Recorded data:
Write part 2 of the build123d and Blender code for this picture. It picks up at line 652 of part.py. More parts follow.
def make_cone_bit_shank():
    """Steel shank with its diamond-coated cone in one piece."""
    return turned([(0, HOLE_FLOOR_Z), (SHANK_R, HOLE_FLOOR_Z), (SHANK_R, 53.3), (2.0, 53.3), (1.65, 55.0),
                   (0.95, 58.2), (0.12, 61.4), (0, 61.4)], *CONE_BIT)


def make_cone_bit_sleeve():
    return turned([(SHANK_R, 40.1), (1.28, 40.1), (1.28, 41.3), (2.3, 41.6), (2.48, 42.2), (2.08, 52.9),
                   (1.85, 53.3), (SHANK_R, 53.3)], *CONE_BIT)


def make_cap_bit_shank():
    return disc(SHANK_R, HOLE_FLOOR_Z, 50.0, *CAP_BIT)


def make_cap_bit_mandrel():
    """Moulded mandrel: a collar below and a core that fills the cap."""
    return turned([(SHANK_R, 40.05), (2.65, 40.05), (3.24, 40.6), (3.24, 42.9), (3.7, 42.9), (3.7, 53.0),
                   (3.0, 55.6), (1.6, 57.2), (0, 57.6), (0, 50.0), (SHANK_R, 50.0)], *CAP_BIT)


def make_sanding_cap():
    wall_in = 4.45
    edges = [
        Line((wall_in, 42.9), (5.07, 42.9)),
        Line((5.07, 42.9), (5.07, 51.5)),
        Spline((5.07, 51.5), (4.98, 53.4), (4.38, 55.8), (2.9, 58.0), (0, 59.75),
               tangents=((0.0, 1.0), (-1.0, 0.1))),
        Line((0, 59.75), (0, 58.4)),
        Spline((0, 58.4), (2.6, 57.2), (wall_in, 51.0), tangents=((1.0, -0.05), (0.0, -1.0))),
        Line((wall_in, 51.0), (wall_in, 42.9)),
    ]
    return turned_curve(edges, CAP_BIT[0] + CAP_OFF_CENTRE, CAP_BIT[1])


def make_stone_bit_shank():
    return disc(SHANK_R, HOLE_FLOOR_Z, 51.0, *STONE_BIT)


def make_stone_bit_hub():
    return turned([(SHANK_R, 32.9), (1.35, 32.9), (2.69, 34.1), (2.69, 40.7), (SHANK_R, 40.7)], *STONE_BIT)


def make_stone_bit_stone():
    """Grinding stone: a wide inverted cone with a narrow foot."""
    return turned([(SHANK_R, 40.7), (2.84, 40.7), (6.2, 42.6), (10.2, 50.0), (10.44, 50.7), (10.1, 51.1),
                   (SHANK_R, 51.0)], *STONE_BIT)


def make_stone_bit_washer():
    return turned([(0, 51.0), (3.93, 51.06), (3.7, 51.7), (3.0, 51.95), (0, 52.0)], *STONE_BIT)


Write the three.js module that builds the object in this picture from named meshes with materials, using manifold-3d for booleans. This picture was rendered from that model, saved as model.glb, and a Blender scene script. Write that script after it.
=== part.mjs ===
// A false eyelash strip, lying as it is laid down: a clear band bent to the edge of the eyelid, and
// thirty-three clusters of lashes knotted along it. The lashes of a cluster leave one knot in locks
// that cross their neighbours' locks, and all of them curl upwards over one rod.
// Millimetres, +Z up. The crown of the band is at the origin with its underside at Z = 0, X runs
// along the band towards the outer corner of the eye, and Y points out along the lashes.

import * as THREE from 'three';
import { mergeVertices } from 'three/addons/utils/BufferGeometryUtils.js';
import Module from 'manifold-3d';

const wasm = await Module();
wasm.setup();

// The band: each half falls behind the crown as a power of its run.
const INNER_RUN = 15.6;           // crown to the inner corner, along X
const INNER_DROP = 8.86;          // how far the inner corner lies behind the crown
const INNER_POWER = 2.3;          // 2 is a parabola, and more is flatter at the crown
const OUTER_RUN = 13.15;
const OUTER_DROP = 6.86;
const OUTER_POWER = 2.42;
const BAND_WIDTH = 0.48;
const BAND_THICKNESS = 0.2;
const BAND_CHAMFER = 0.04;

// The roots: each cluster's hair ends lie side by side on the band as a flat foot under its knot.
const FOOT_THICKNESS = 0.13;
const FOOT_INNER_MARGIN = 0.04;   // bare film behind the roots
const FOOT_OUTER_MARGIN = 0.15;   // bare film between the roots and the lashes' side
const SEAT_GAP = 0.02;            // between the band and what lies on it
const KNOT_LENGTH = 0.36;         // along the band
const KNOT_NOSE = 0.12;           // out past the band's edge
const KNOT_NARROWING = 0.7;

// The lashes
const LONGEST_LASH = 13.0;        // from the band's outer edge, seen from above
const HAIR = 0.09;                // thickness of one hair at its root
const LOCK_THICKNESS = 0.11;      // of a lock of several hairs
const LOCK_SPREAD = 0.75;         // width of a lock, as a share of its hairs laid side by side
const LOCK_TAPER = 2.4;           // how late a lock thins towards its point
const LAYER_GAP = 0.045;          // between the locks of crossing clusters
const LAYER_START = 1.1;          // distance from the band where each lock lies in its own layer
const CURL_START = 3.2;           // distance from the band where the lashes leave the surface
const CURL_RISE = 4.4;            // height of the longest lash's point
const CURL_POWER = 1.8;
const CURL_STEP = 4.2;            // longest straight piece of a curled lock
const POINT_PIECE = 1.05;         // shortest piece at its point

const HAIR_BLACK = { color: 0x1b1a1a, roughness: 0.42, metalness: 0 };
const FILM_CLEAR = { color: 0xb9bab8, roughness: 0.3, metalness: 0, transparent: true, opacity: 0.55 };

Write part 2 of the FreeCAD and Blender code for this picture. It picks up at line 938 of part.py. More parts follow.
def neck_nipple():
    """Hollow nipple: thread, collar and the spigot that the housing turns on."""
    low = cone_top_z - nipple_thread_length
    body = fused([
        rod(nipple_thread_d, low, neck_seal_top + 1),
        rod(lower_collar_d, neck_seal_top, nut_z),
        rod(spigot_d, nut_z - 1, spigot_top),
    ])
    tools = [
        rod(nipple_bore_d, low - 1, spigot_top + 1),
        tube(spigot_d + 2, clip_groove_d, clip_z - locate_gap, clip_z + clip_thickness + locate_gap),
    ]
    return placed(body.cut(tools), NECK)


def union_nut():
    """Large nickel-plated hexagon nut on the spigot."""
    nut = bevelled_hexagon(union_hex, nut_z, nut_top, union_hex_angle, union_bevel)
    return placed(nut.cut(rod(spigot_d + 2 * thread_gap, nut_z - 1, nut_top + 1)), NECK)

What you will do
Only the lines from the one containing "Write part 2 of the FreeCAD" to the end of the records should be repeated, exactly as they appear.

Finished exercise
Write part 2 of the FreeCAD and Blender code for this picture. It picks up at line 938 of part.py. More parts follow.
def neck_nipple():
    """Hollow nipple: thread, collar and the spigot that the housing turns on."""
    low = cone_top_z - nipple_thread_length
    body = fused([
        rod(nipple_thread_d, low, neck_seal_top + 1),
        rod(lower_collar_d, neck_seal_top, nut_z),
        rod(spigot_d, nut_z - 1, spigot_top),
    ])
    tools = [
        rod(nipple_bore_d, low - 1, spigot_top + 1),
        tube(spigot_d + 2, clip_groove_d, clip_z - locate_gap, clip_z + clip_thickness + locate_gap),
    ]
    return placed(body.cut(tools), NECK)


def union_nut():
    """Large nickel-plated hexagon nut on the spigot."""
    nut = bevelled_hexagon(union_hex, nut_z, nut_top, union_hex_angle, union_bevel)
    return placed(nut.cut(rod(spigot_d + 2 * thread_gap, nut_z - 1, nut_top + 1)), NECK)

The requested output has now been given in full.